Web applications and APIs face constant threats from malicious actors seeking to exploit vulnerabilities for illicit gains. To defend against these threats, it is essential to have anomaly detection systems that can identify a variety of malicious behaviors. However, a significant challenge in this area is the limited availability of training data. Existing datasets often do not provide sufficient coverage of the diverse API structures, parameter formats, and usage patterns encountered in real-world scenarios. As a result, models trained on these datasets often struggle to generalize and may fail to detect less common or emerging attack vectors. To enhance detection accuracy and robustness, it is crucial to access larger and more representative datasets that capture the true variability of API traffic. To address this, we introduce a GAN-inspired learning framework that extends limited API traffic datasets through targeted, domain-aware synthesis. Drawing on techniques from Natural Language Processing (NLP), our approach leverages Transformer-based architectures, particularly RoBERTa, to enhance the contextual representation of API requests and generate realistic synthetic samples aligned with security-specific semantics. We evaluate our framework on two benchmark datasets, CSIC 2010 and ATRDF 2023, and compare it with a previous data augmentation technique to assess the importance of domain-specific synthesis. In addition, we apply our augmented data to various anomaly detection models to evaluate its impact on classification performance. Our method achieves up to a 4.94% increase in F1 score on CSIC 2010 and up to 21.10% on ATRDF 2023. The source codes of this work are available at https://github.com/ArielCyber/GAN-API.

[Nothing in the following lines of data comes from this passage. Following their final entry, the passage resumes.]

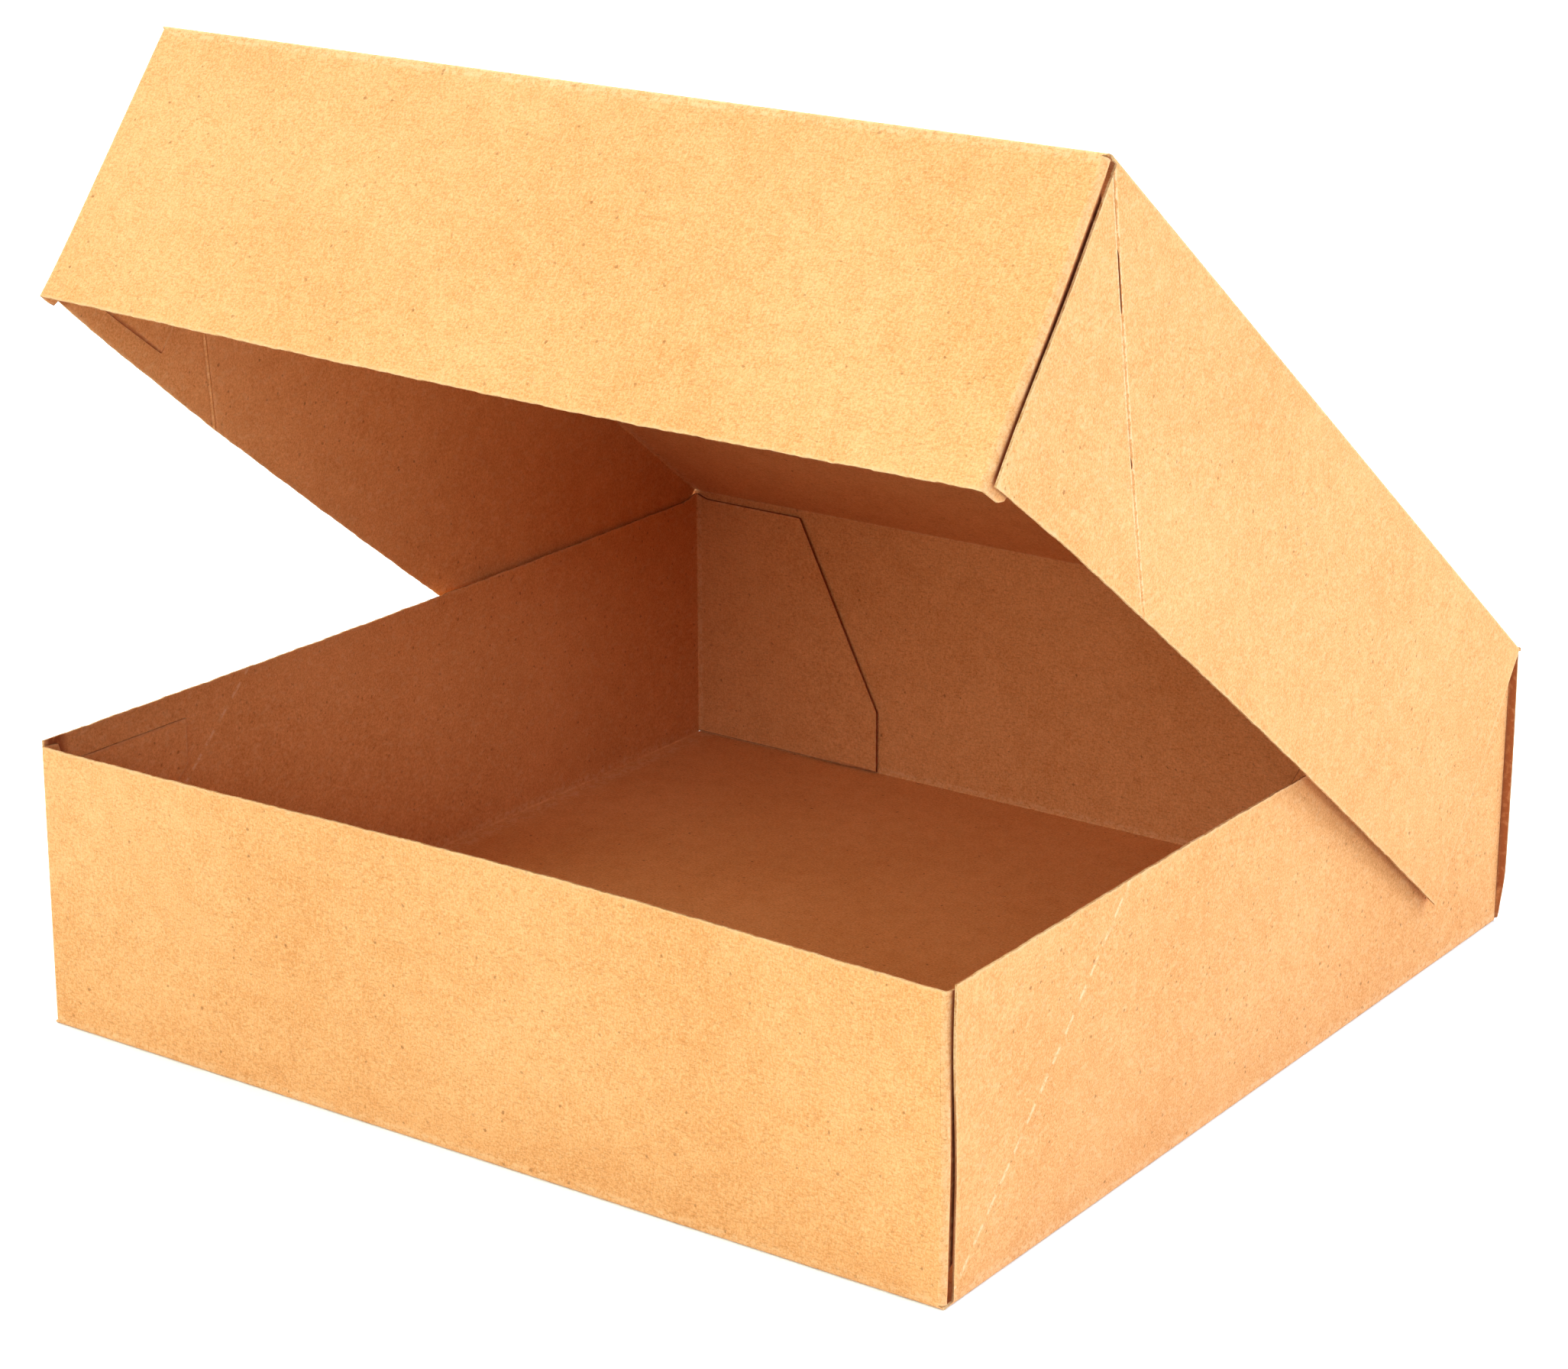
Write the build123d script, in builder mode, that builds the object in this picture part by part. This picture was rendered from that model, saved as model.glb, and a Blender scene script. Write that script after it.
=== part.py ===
"""Hinged-lid bakery box folded from kraft board, standing with its lid raised.

Millimetres, +Z up. The origin is the centre of the tray's underside, +X runs to the right
along the front wall and +Y runs back towards the hinge crease.

The tray and the lid are folded from one blank and meet at the crease along the top of the
back wall. The tray's front wall and the lid's front wall turn round their corners into
flaps that are glued inside the side panels. Each side panel has a weakened diagonal line
that lets the glued corner collapse, so the box is shipped flat and pops up.
"""

from build123d import *
import os

os.makedirs("parts", exist_ok=True)

# The board
board = 0.5
fold_radius = 0.9

# The tray, over its outer faces
tray_width = 229.0
tray_depth = 235.5
wall_height = 64.5
hinge_height = 66.5

# The lid, which closes over the tray
side_clearance = 0.9
front_clearance = 0.5
lid_drop = 64.2
lid_angle = 37.0

# Running gaps at the crease between the back wall and the lid
wall_crease_gap = 0.4
lid_crease_gap = 0.55

# The front walls' glued flaps
corner_stand_off = 0.6
lid_corner_stand_off = 0.25
glue_start = 12.0
gentle_bend = 60.0
raw_edge_inset = 0.3
tray_flap_length = 43.5
lid_flap_length = 38.6
flap_inset = 6.5
diagonal_margin = 4.0
corner_relief = 2.0
ear_length = 5.0
ear_rise = 1.5
ear_back = 2.0

# The side walls' flaps, glued to the inside of the back wall
rear_flap_top = 32.0
rear_flap_length = 56.0
rear_flap_knee = 17.0
rear_flap_clearance = 0.4
rear_relief = 1.0

# The diagonal lines of the pop-up corners
dash_length = 4.0
dash_pitch = 6.3
dash_width = 0.4
dash_depth = 0.2
dash_end_margin = 4.0
slit_length = 12.0
slit_width = 0.3
slit_starts = (3.0, 17.5, 46.0)
crease_width = 0.8
crease_depth = 0.12

# Worked out from the sizes above
half_width = tray_width / 2
front_y = -tray_depth / 2
back_y = tray_depth / 2
lid_half_width = half_width + side_clearance + board
hinge_y = back_y - board / 2
lid_top_z = hinge_height + board / 2
lid_low_z = lid_top_z - lid_drop
lid_front_y = front_y - front_clearance - board
lid_rear_y = hinge_y - lid_crease_gap
hinge_axis = Axis((0, hinge_y, hinge_height), (-1, 0, 0))
past = 2 * board


def board_section(*outside, radii=fold_radius):
    """Face between an outside line, bent at its corners, and the board's inner face."""
    with BuildLine() as section:
        FilletPolyline(*outside, radius=radii)
        offset(amount=board, side=Side.LEFT)
    make_face(section.edges())


def wrapped_front(half, face_y, flap_length, stand_off):
    """Plan of a front wall whose ends turn back into the two glued flaps."""
    glued = half - board
    folded = glued - stand_off
    board_section(
        (-glued, face_y + flap_length),
        (-glued, face_y + glue_start),
        (-folded, face_y),
        (folded, face_y),
        (glued, face_y + glue_start),
        (glued, face_y + flap_length),
        radii=(gentle_bend, fold_radius, fold_radius, gentle_bend),
    )


def front_flap_outline(free_z, fold_z, length, face_y):
    """Side view of a front wall and its flap, from the free edge to the folded one.

    The flap's long edge stands back from the free edge, a small ear rises beside the
    corner, and the far edge keeps clear of the diagonal line.
    """
    away = 1 if free_z > fold_z else -1
    wall_y = face_y + fold_radius + board
    with BuildLine() as outline:
        Polyline(
            (face_y - past, fold_z + away * corner_relief),
            (wall_y, fold_z + away * (wall_y - face_y + diagonal_margin)),
            (face_y + length, fold_z + away * (length + diagonal_margin)),
            (face_y + length, free_z - away * flap_inset),
            (face_y + ear_length + ear_back, free_z - away * flap_inset),
            (face_y + ear_length, free_z + away * ear_rise),
            (wall_y, free_z),
            (face_y - past, free_z),
            close=True,
        )
    make_face(outline.edges())


# Tray: the front wall with its two flaps
with BuildPart() as tray_front:
    with BuildSketch():
        wrapped_front(half_width, front_y, tray_flap_length, corner_stand_off)
    extrude(amount=wall_height + ear_rise)
    with BuildSketch(Plane.YZ):
        front_flap_outline(wall_height, 0, tray_flap_length, front_y)
    extrude(amount=half_width, both=True, mode=Mode.INTERSECT)

# Tray: the back end of each side wall, turned in and glued to the back wall
with BuildPart() as tray_rear:
    rear_start = back_y - board - rear_flap_length
    with BuildSketch():
        board_section(
            (half_width, rear_start),
            (half_width, back_y - board),
            (half_width - rear_flap_length, back_y - board),
        )
    extrude(amount=wall_height)
    with BuildSketch(Plane.XZ):
        with BuildLine():
            Polyline(
                (half_width + past, rear_relief),
                (half_width - fold_radius - board, board + rear_flap_clearance),
                (half_width - rear_flap_length, board + rear_flap_clearance),
                (half_width - rear_flap_length, rear_flap_knee),
                (half_width - rear_flap_top, wall_height),
                (half_width + past, wall_height),
                close=True,
            )
        make_face()
    extrude(amount=tray_depth, both=True, mode=Mode.INTERSECT)
    mirror(about=Plane.YZ)

with BuildPart() as tray:
    # Floor and side walls, one bend along each side
    side_rear_y = back_y - board - fold_radius
    side_front_y = front_y + raw_edge_inset
    with BuildSketch(Plane.XZ.offset(-side_rear_y)):
        board_section(
            (-half_width, wall_height),
            (-half_width, 0),
            (half_width, 0),
            (half_width, wall_height),
        )
    extrude(amount=side_rear_y - side_front_y)
    # Floor, front wall and back wall, one bend along each end
    flat_half = half_width - board - corner_stand_off - fold_radius
    with BuildSketch(Plane.YZ):
        board_section(
            (front_y, wall_height),
            (front_y, 0),
            (back_y, 0),
            (back_y, hinge_height - wall_crease_gap),
        )
    extrude(amount=flat_half, both=True)
    # The back wall is as wide as the lid, a little past the side walls
    with BuildSketch(Plane.XZ.offset(-back_y)):
        with Locations((0, hinge_height - wall_crease_gap)):
            Rectangle(
                2 * lid_half_width,
                hinge_height - wall_crease_gap - fold_radius,
                align=(Align.CENTER, Align.MAX),
            )
    extrude(amount=board)
    add(tray_front.part)
    add(tray_rear.part)
    # Broken cut line from each front bottom corner, at 45 degrees to the top edge
    diagonal = wall_height * 2**0.5
    dash_count = int((diagonal - 2 * dash_end_margin) / dash_pitch)
    for side in (-1, 1):
        diagonal_plane = Plane(
            origin=(side * half_width, front_y + wall_height / 2, wall_height / 2),
            x_dir=(0, 1, 1),
            z_dir=(side, 0, 0),
        )
        with BuildSketch(diagonal_plane):
            with GridLocations(dash_pitch, 1, dash_count, 1):
                Rectangle(dash_length, dash_width)
        extrude(amount=-dash_depth, mode=Mode.SUBTRACT)

# Lid, shut: the front wall with its two flaps
with BuildPart() as lid_front:
    with BuildSketch(Plane.XY.offset(lid_low_z - ear_rise)):
        wrapped_front(lid_half_width, lid_front_y, lid_flap_length, lid_corner_stand_off)
    extrude(amount=lid_drop + ear_rise)
    with BuildSketch(Plane.YZ):
        front_flap_outline(lid_low_z, lid_top_z, lid_flap_length, lid_front_y)
    extrude(amount=lid_half_width, both=True, mode=Mode.INTERSECT)

with BuildPart() as shut_lid:
    # Top and side panels, one bend along each side
    with BuildSketch(Plane.XZ.offset(-lid_rear_y)):
        board_section(
            (lid_half_width, lid_low_z),
            (lid_half_width, lid_top_z),
            (-lid_half_width, lid_top_z),
            (-lid_half_width, lid_low_z),
        )
    extrude(amount=lid_rear_y - lid_front_y - raw_edge_inset)
    # Top and front wall, one bend along the front
    lid_flat_half = lid_half_width - board - lid_corner_stand_off - fold_radius
    with BuildSketch(Plane.YZ):
        board_section(
            (lid_rear_y, lid_top_z),
            (lid_front_y, lid_top_z),
            (lid_front_y, lid_low_z),
        )
    extrude(amount=lid_flat_half, both=True)
    add(lid_front.part)
    # Diagonal line on each side panel: a pressed crease with slits cut through it
    for side in (-1, 1):
        diagonal_plane = Plane(
            origin=(side * lid_half_width, lid_front_y, lid_top_z),
            x_dir=(0, 1, -1),
            z_dir=(side, 0, 0),
        )
        with BuildSketch(diagonal_plane):
            with Locations((slit_starts[0], 0)):
                Rectangle(
                    (lid_drop + fold_radius) * 2**0.5,
                    crease_width,
                    align=(Align.MIN, Align.CENTER),
                )
        extrude(amount=-crease_depth, mode=Mode.SUBTRACT)
        with BuildSketch(diagonal_plane):
            with Locations(*((start, 0) for start in slit_starts)):
                Rectangle(slit_length, slit_width, align=(Align.MIN, Align.CENTER))
        extrude(amount=-board, mode=Mode.SUBTRACT)

# Lid, raised about the crease to the pose it stands in
with BuildPart() as lid:
    add(shut_lid.part.rotate(hinge_axis, lid_angle))

tray.part.label = "tray"
export_step(tray.part, "parts/tray.step")
lid.part.label = "lid"
export_step(lid.part, "parts/lid.step")
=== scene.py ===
"""Looks of a hinged-lid bakery box folded from kraft board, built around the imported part.

Sizes are in millimetres, in the part's own frame: +X to the right along the front wall, +Y
back to the lid's crease, +Z up from the table. They become metres where a mesh is made.
"""

import logging
import math
from dataclasses import dataclass, field, replace
from enum import Enum
from typing import Callable, Sequence

import bpy
import numpy as np
from mathutils import Matrix, Vector


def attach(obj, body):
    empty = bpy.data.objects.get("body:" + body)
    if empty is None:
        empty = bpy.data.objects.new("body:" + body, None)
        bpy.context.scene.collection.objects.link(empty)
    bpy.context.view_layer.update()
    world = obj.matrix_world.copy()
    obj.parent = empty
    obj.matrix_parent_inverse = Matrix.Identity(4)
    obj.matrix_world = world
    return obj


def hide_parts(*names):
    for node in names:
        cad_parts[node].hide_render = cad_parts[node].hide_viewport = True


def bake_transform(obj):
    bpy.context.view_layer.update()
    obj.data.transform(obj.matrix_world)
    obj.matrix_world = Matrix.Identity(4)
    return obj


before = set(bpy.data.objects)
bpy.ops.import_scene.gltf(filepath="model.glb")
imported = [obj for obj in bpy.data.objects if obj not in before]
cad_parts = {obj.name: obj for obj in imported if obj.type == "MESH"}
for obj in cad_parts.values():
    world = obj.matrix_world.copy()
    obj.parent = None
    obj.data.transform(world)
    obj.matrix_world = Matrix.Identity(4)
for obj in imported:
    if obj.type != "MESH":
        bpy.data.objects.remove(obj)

MM = 0.001
FAR_FROM_A_LINE = 99.0
log = logging.getLogger("bakery_box")

Warp = Callable[[np.ndarray], np.ndarray]
Numbers = np.ndarray | float
Colour = tuple[float, float, float, float]
Sides = tuple[bool, bool, bool, bool]
Finishes = Sequence[bpy.types.Material]


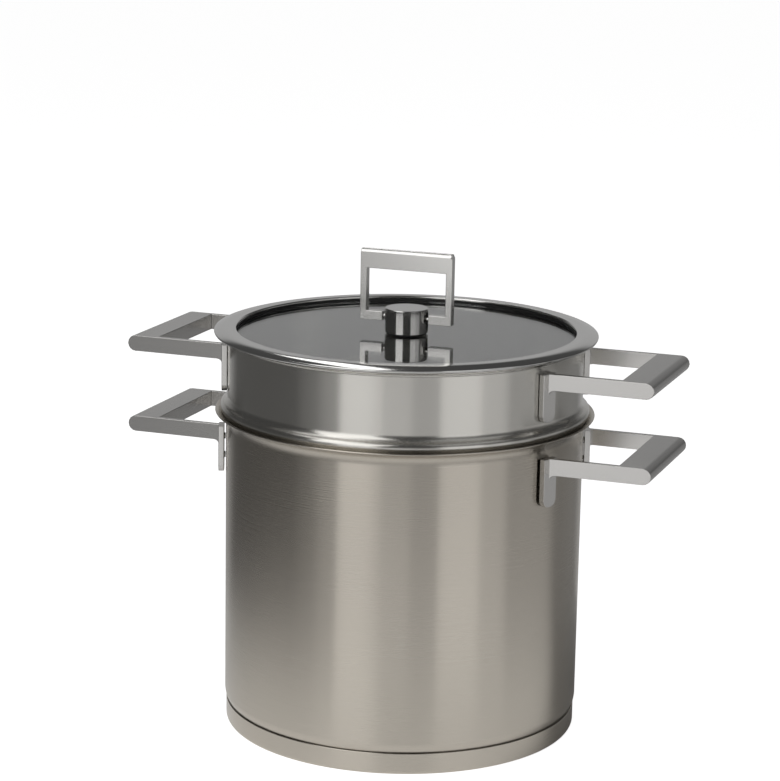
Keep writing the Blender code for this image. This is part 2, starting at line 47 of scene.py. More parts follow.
BASKET_RADIUS = 0.1185
BASKET_NECK = 0.003
BASKET_FLOOR = 0.040
BASKET_CORNER = 0.012
LID_OUTER = 0.12925
LID_INNER = 0.11425
LID_SKIRT = 0.1176
LID_LOW = 0.2694
LID_TOP = 0.2731
LID_SHEET = 0.0007
LID_CROWN = 0.027
LID_CROWN_START = 0.1195
LID_EDGE = 0.0007
LID_LIP_BEND = 0.0011
LID_LIP_DEPTH = 0.0019
GLASS_RADIUS = 0.1157
GLASS_TOP = 0.2691
GLASS_LOW = 0.2651
GLASS_HOLE = 0.003
GLASS_EDGE = 0.0008
SEAL_LOW = 0.2642

# Holes of the strainer basket. HOLE_CUT is the share of a hole's radius at which it is cut first.
BASKET_COLUMNS = 192
HOLE_CUT = 0.9
COLUMNS_PER_HOLE = 4
HOLE_RADIUS = 0.0021
HOLE_PITCH = 0.013
HOLE_ROWS = 11
HOLE_ROW_START = 0.014
FLOOR_CELLS = 16
FLOOR_MARGIN = 0.002

# Fineness of the turned pieces, and how near two points have to be to count as one
TURNED_STEPS = 240
GLASS_STEPS = 192
SAME_POINT = 0.000001
SAME_CAD_POINT = 0.000005
SAME_HEIGHT = 0.0001

# Angles between faces: shaded as an edge, rounded on a CAD form, and too small to keep
SHARP_ANGLE = math.radians(40)
CAD_EDGE_ANGLE = math.radians(30)
FLAT_ANGLE = math.radians(0.5)

# Rounding of the edges that the CAD leaves sharp
HANDLE_EDGE = 0.0005
FRAME_EDGE = 0.00035
PIN_EDGE = 0.0002
KNOB_EDGE = 0.00012

# Finishes: the range that noise mostly fills, the share of streaks in the roughness of steel, and
# roughness of the rest
NOISE_LOW = 0.25
NOISE_HIGH = 0.75
STREAK_SHARE = 0.7
MOULDED_SPREAD = 0.08
GLASS_SMOOTH = 0.01
GLASS_SMEARED = 0.035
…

RoBERTa-Augmented Synthesis for Detecting Malicious API Requests

TL;DR

The paper addresses the scarcity of labeled API traffic data for robust anomaly detection. It proposes a GAN-inspired, domain-aware augmentation framework that leverages a RoBERTa masked language model for realistic API request synthesis and a discriminator for validation, forming a Datastore Generator and an downstream anomaly detector trained on the augmented corpus. The approach employs a token masking strategy with reserved-token filtering and an outlier token mechanism, demonstrating improved semantic quality and detection performance on CSIC 2010 and ATRDF 2023, including up to 21.10% F1 gains. It also shows efficiency advantages with a compact, task-specific RoBERTa model and demonstrates consistent improvements across SOTA HTTP anomaly detectors, highlighting the method’s practical potential for securing API traffic against emerging threats.

Abstract

Web applications and APIs face constant threats from malicious actors seeking to exploit vulnerabilities for illicit gains. To defend against these threats, it is essential to have anomaly detection systems that can identify a variety of malicious behaviors. However, a significant challenge in this area is the limited availability of training data. Existing datasets often do not provide sufficient coverage of the diverse API structures, parameter formats, and usage patterns encountered in real-world scenarios. As a result, models trained on these datasets often struggle to generalize and may fail to detect less common or emerging attack vectors. To enhance detection accuracy and robustness, it is crucial to access larger and more representative datasets that capture the true variability of API traffic. To address this, we introduce a GAN-inspired learning framework that extends limited API traffic datasets through targeted, domain-aware synthesis. Drawing on techniques from Natural Language Processing (NLP), our approach leverages Transformer-based architectures, particularly RoBERTa, to enhance the contextual representation of API requests and generate realistic synthetic samples aligned with security-specific semantics. We evaluate our framework on two benchmark datasets, CSIC 2010 and ATRDF 2023, and compare it with a previous data augmentation technique to assess the importance of domain-specific synthesis. In addition, we apply our augmented data to various anomaly detection models to evaluate its impact on classification performance. Our method achieves up to a 4.94% increase in F1 score on CSIC 2010 and up to 21.10% on ATRDF 2023. The source codes of this work are available at https://github.com/ArielCyber/GAN-API.
Paper Structure (22 sections, 4 equations, 3 figures, 6 tables)

This paper contains 22 sections, 4 equations, 3 figures, 6 tables.

Figures (3)

  • Figure 1: Architecture of the proposed system. The system consists of two main modules: Module 1 – Datastore Generator, and Module 2 – Anomaly Detection. In Module 1, the original API request dataset is processed through a masking pipeline that identifies reserved tokens (marked as "<IGN>") based on frequency thresholds and excludes them from substitution. The remaining tokens are evaluated for semantic fit using cosine similarity between word and sentence-level embeddings, and the outlier token is replaced with a "<MASK>" token. In the example shown, "insertar" is identified as the outlier and replaced, resulting in the masked input "get /pagar.jsp modo=<MASK>". A generator network predicts suitable replacements, and a discriminator network assigns a PL confidence score to the generated variant. This results in a synthetic request, such as "get /pagar.jsp modo=macreyno", which is included in the augmented dataset if the discriminator assigns it a high-confidence score. Module 2 takes both the original and generated datasets, tokenizes them using a byte-level BPE tokenizer (2.1), processes them through a RoBERTa-based masked language model (2.2), and finally applies a classifier (2.3) to detect anomalies in API requests.
  • Figure 2: Example of a structured HTTP API request extracted from the ATRDF 2023 dataset, showing the method indicating the operation performed, the path identifying the requested resource, and the headers providing metadata such as content type, client identity, and session details.
  • Figure 3: Impact of varying the confidence level used to compute the reserved token frequency threshold on classification performance. The plots show the F1 score improvement (after dataset extension) across different thresholds for the CSIC 2010 and ATRDF 2023 datasets. Higher confidence levels exclude more frequent structural tokens from replacement during generation.